*Task instructions*
Output exactly the lines from the first one down to the line containing "return all(abs(distance - corner_reach)", inclusive.

*Stored data*
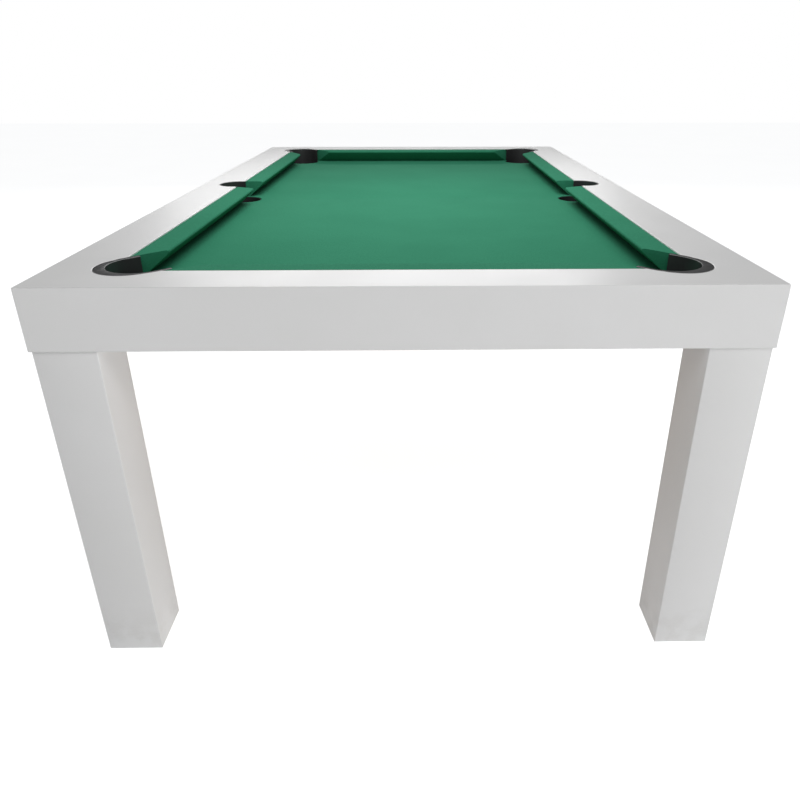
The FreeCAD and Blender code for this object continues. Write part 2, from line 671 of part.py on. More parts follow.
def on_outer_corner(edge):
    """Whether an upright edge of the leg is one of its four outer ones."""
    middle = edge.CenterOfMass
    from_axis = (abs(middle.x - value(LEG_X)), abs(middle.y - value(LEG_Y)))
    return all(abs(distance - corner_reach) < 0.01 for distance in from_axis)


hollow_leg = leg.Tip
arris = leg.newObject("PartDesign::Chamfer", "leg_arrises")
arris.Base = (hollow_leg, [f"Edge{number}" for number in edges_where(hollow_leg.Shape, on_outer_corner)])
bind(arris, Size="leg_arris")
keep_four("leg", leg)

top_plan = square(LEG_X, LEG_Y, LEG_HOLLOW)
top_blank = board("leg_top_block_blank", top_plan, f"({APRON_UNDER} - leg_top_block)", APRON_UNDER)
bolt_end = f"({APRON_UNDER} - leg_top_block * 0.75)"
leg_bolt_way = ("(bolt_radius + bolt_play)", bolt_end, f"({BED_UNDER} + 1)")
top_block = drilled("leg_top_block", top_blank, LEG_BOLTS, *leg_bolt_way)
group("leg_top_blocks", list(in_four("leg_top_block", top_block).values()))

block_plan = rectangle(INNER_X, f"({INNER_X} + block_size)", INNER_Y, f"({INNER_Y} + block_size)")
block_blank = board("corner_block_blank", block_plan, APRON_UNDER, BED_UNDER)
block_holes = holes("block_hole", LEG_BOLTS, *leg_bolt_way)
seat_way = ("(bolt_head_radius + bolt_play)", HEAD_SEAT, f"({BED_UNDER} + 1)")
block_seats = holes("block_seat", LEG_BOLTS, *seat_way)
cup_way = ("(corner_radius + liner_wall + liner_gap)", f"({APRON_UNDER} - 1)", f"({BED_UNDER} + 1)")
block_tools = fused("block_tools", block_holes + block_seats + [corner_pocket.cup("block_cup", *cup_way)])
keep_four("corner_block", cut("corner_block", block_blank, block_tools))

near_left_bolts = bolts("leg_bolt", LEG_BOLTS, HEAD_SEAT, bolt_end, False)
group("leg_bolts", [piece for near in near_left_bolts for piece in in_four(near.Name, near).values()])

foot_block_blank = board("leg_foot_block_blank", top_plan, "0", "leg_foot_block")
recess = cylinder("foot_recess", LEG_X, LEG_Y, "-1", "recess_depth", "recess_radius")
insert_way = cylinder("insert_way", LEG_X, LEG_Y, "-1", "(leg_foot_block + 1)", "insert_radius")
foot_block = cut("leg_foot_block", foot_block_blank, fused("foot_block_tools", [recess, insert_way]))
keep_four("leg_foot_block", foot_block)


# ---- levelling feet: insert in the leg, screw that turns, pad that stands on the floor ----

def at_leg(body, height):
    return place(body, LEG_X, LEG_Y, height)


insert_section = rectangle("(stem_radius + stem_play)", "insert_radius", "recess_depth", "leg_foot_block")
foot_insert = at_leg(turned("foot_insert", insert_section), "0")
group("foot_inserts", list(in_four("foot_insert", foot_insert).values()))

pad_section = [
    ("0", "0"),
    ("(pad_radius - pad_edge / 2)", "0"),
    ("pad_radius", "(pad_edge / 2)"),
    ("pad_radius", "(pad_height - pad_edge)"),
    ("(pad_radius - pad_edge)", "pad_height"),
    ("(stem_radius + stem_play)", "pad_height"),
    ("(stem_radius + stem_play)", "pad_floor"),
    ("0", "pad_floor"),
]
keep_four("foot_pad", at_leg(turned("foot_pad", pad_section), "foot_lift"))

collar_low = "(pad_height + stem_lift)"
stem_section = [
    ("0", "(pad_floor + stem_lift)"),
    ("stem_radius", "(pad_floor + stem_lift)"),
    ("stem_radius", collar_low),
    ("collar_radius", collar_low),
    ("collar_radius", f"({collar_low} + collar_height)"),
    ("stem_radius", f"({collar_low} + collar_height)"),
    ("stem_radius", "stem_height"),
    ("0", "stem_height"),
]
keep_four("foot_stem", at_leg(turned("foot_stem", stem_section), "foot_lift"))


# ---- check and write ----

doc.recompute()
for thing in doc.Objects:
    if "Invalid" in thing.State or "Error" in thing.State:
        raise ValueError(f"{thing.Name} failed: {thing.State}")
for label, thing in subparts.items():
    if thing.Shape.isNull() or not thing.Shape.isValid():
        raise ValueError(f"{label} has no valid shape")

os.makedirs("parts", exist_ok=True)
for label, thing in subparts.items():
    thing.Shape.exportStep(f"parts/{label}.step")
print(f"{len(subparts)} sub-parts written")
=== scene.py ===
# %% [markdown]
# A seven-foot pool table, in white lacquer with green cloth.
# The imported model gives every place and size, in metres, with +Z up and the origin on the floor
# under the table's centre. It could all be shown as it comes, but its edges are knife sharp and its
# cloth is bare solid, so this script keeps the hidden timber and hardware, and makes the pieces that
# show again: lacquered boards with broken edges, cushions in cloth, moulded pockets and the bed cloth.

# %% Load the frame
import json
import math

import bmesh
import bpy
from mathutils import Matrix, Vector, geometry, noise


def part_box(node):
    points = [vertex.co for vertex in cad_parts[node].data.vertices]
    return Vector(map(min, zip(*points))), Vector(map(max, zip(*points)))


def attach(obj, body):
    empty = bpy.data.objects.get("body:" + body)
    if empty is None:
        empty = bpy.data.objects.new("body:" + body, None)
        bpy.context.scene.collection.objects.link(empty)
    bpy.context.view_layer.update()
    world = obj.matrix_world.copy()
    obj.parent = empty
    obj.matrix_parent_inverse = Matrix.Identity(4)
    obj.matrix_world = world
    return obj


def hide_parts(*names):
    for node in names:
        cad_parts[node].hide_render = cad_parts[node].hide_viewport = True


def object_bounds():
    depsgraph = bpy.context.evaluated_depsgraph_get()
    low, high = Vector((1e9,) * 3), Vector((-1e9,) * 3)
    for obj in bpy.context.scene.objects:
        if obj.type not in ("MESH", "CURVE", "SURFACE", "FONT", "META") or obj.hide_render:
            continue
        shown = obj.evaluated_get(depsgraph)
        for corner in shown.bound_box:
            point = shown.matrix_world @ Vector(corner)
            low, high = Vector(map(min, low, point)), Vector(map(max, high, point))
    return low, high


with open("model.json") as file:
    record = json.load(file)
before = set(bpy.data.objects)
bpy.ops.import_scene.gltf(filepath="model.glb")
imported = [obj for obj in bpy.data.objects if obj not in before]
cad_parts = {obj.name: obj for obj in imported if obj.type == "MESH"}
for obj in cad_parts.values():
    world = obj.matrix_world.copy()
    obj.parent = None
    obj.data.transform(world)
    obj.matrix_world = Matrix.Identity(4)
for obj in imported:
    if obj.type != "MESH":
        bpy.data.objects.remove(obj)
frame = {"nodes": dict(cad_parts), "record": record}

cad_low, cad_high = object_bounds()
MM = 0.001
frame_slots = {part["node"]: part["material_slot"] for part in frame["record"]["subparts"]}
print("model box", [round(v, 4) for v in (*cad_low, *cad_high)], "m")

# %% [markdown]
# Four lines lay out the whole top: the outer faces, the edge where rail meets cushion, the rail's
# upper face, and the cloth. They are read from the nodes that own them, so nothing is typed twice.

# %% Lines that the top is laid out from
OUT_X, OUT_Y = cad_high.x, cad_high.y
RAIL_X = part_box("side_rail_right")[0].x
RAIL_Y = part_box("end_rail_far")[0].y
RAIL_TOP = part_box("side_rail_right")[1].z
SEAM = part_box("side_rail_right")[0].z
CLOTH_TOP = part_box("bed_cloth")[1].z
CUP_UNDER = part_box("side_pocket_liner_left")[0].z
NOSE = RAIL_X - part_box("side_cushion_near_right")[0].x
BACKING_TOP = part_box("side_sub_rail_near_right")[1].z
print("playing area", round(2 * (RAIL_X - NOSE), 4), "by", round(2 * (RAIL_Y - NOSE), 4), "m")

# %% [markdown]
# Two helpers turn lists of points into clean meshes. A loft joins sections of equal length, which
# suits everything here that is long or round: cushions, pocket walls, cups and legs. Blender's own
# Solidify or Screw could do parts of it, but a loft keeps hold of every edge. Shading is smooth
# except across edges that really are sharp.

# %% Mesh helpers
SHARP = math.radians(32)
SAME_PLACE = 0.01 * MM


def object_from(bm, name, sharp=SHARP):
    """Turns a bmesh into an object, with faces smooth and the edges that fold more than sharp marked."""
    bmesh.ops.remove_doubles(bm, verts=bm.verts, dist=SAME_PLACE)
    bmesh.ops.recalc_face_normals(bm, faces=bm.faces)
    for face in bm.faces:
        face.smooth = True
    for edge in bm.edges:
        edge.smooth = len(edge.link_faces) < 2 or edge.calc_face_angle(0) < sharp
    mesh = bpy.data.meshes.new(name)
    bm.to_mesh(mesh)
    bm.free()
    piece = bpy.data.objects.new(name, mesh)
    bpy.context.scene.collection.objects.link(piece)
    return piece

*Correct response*
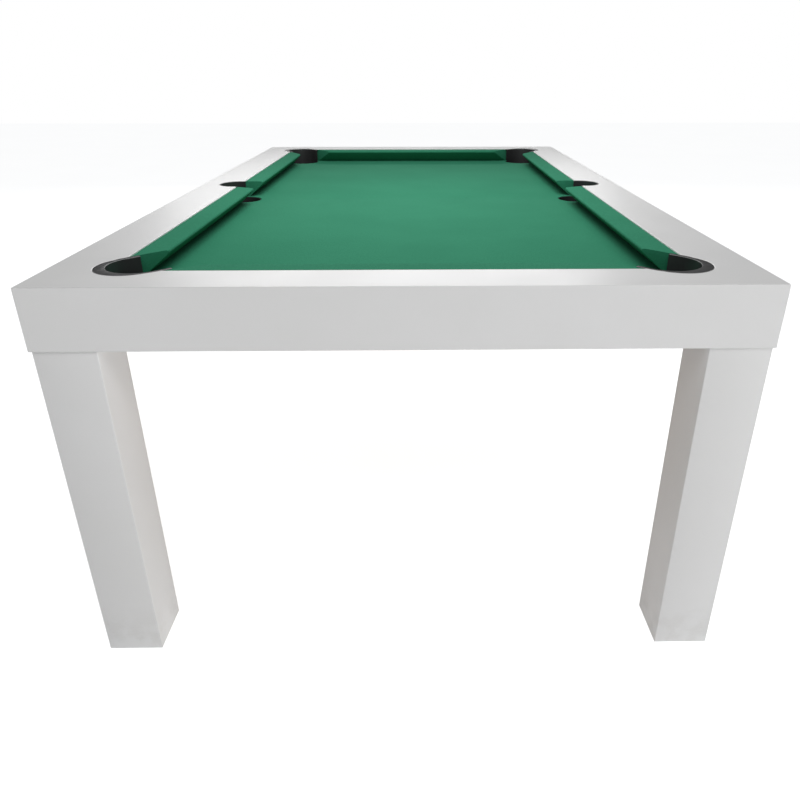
The FreeCAD and Blender code for this object continues. Write part 2, from line 671 of part.py on. More parts follow.
def on_outer_corner(edge):
    """Whether an upright edge of the leg is one of its four outer ones."""
    middle = edge.CenterOfMass
    from_axis = (abs(middle.x - value(LEG_X)), abs(middle.y - value(LEG_Y)))
    return all(abs(distance - corner_reach) < 0.01 for distance in from_axis)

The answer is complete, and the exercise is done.